= Edward Lowe (composer) =

Organist and composer (c.1610–1682)

Edward Lowe (c.1610 – 11 July 1682) was an English musician, who was an organist at Christ Church Cathedral, Oxford, the Chapel Royal and the University of Oxford. He was also Heather Professor of Music at Oxford from 1661 until his death.

==Life and career==
Edward Lowe was born in Salisbury, Wiltshire, and sang in the choir of Salisbury Cathedral as a boy at Salisbury Cathedral School. At some point between 1631 and 1641, he became organist and master of the choristers of Christ Church Cathedral, Oxford. Documents at the University of Oxford for the year 1657–58 record him as holding the position of university organist. He deputised for John Wilson as Heather Professor of Music, succeeding him in 1661; he also became an organist of the Chapel Royal soon afterwards. At Oxford, he increased the university's collection of music by purchases and by receiving gifts. He retained his various positions until his death on 11 July 1682. He was married twice: to Alice Peyton from 1633 until her death in 1649 (with whom he had nine children); and from about 1654 to Mary (with whom he had at least two children). He was buried in the cathedral, close to the grave of his first wife.

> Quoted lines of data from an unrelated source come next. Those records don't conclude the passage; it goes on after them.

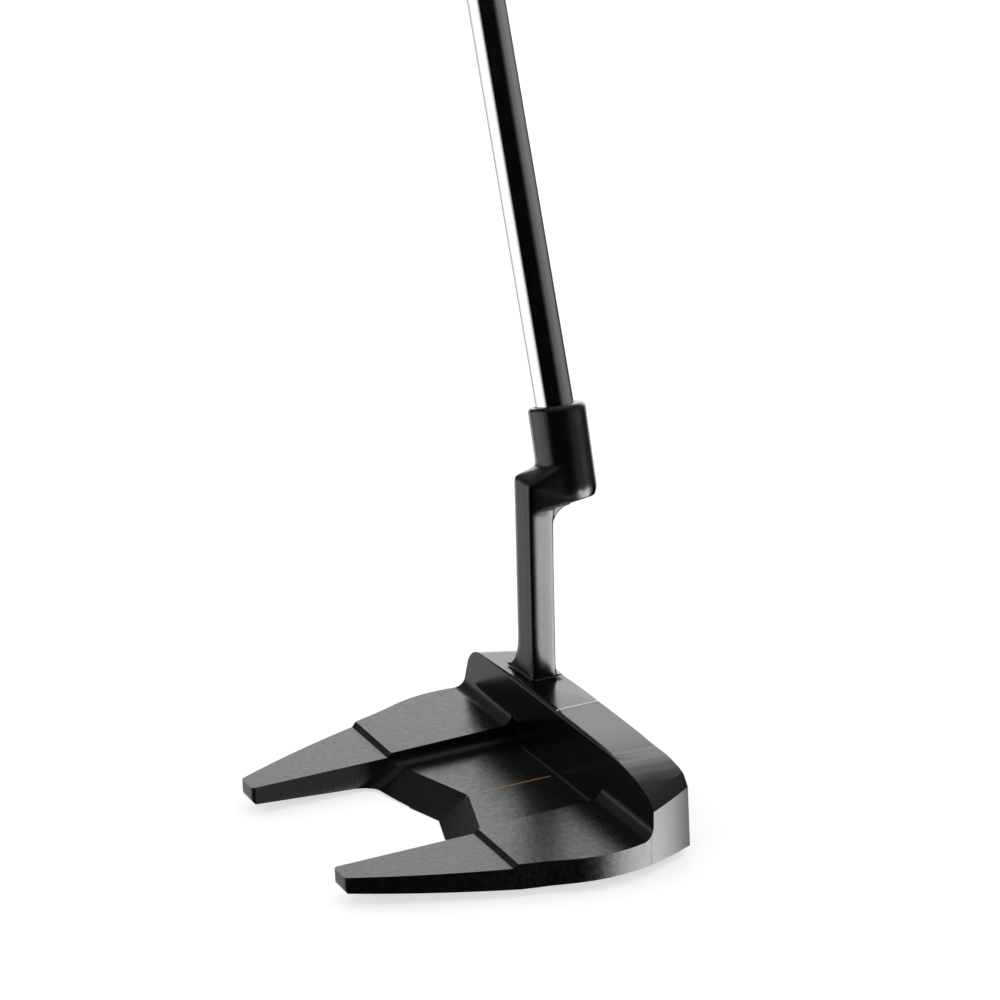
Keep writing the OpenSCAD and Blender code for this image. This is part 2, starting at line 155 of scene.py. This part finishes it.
def roll_toe(casting):
    """Rolls the flat at the toe's front end in towards the face, as the polishing wheel does."""
    run = toe_flat_front - toe_flat_back
    forward = run.normalized()
    outward = Vector((forward.y, -forward.x, 0))
    for i in range(toe_cuts):
        near = [f for f in casting.faces if f.calc_center_median().y > 0
                and (f.calc_center_median() - toe_flat_back).dot(outward) > -toe_depth]
        cut_across(casting, near, toe_flat_back + run * i / toe_cuts, forward)
    for v in casting.verts:
        share = max((v.co - toe_flat_back).dot(forward) / run.length, 0) ** 2
        depth = (v.co - toe_flat_back).dot(outward)
        v.co -= outward * toe_roll * share * fade(depth, -toe_depth, 0)


def crown_top(casting):
    """The faces on top of the blade, from its sight line to the toe."""
    return [f for f in casting.faces if f.normal.z > crown_level and f.calc_center_median().z > crown_low
            and f.calc_center_median().x > 2 * line_half_width]


def ease_crown(casting):
    """Rolls the level topline gently into its fall to the toe, so that the light fades along it."""
    along = Vector((1, 0, 0))
    for i in range(crown_cuts):
        at = crown_from + (crown_to - crown_from) * i / crown_cuts
        cut_across(casting, crown_top(casting), along * at, along)
    top = dict.fromkeys(v for f in crown_top(casting) for v in f.verts)
    fall = sorted((v.co.x, v.co.z) for v in top)

    def height(x):
        after = next((i for i, point in enumerate(fall) if point[0] > x), len(fall) - 1)
        (x0, z0), (x1, z1) = fall[max(after - 1, 0)], fall[after]
        return z0 + (z1 - z0) * min(max((x - x0) / max(x1 - x0, cut_reach), 0), 1)

    eased = {}
    for v in top:
        half = min(crown_roll, crown_to - v.co.x, v.co.x - 2 * line_half_width)
        if half > 0:
            looks = [half * k / crown_looks for k in range(-crown_looks, crown_looks + 1)]
            eased[v] = sum(height(v.co.x + aside) for aside in looks) / len(looks)
    for v, z in eased.items():
        v.co.z = z


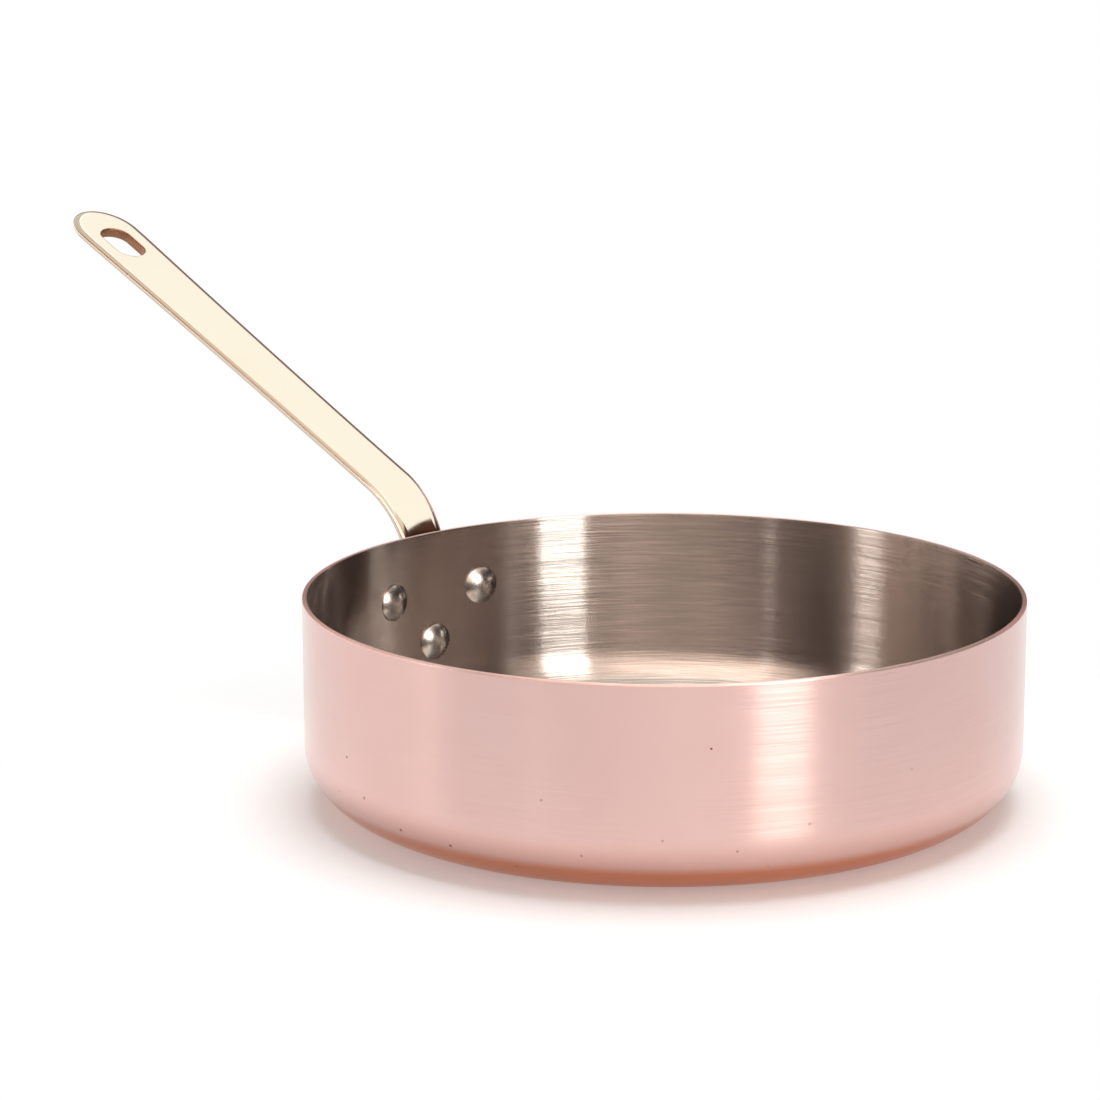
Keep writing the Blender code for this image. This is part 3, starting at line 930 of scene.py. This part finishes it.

==Compositions and writings==
In 1661, after the restoration of the monarchy, Lowe wrote a collection of simple settings of music for church and cathedral services, for the use of choirs newly reestablished after the end of the Commonwealth. He composed various pieces for Oxford occasions, including "Nunc est canendum" (possibly to mark the opening in 1669 of the Sheldonian Theatre), and for Christ Church; some vocal compositions and one work for keyboard also survive.